Australia’s wheat crop will likely fall short of official estimates of near-record volumes as heavy rains exacerbate recent damage to the crop. Problems in Australia could help push Asian export customers to the U.S., traders said.
CBOT December corn was down 2-1/2 cents at $3.29-1/4 a bushel and CBOT November soybeans were off seven cents at $9.45-1/2 a bushel.
“Corn was down most of the day, the culprit being harvest pressure,” said Charlie Sernatinger, global head of grain futures at ED+F Man Capital. “The weather looks fantastic this week for harvesting until the middle of next week.”
U.S. corn and soybean harvests have been advancing slightly slower than average, U.S. Department of Agriculture (USDA) data showed on Monday. But fields are expected to dry out in the coming days in the Midwest grain belts.

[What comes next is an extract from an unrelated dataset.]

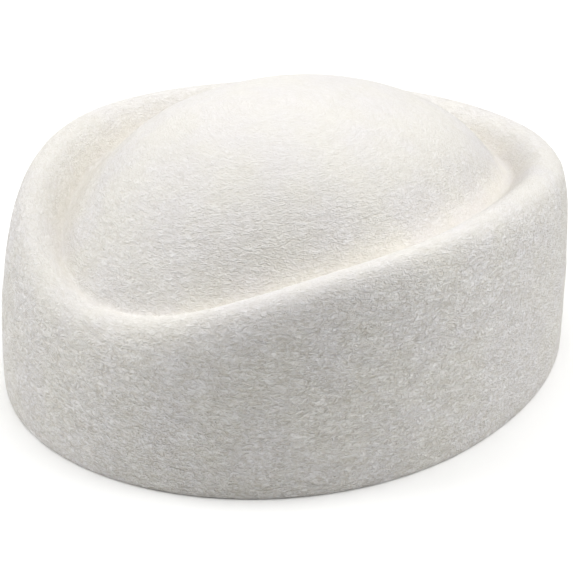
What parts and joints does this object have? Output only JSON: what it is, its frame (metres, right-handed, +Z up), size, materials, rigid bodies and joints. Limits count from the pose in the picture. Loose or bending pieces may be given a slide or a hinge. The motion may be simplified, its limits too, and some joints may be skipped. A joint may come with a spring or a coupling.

“Weather forecasts in the huge Midwest grain and soybean belts are looking drier, which is what is needed at this stage of the year when the combine harvesters are rolling,” Rijkers said. “It should be remembered that record-large U.S. soybean and corn crops are expected.”
— Mark Weinraub is a Reuters correspondent covering grain markets from Chicago. Additional reporting for Reuters by Michael Hogan in Hamburg and Naveen Thukral in Singapore.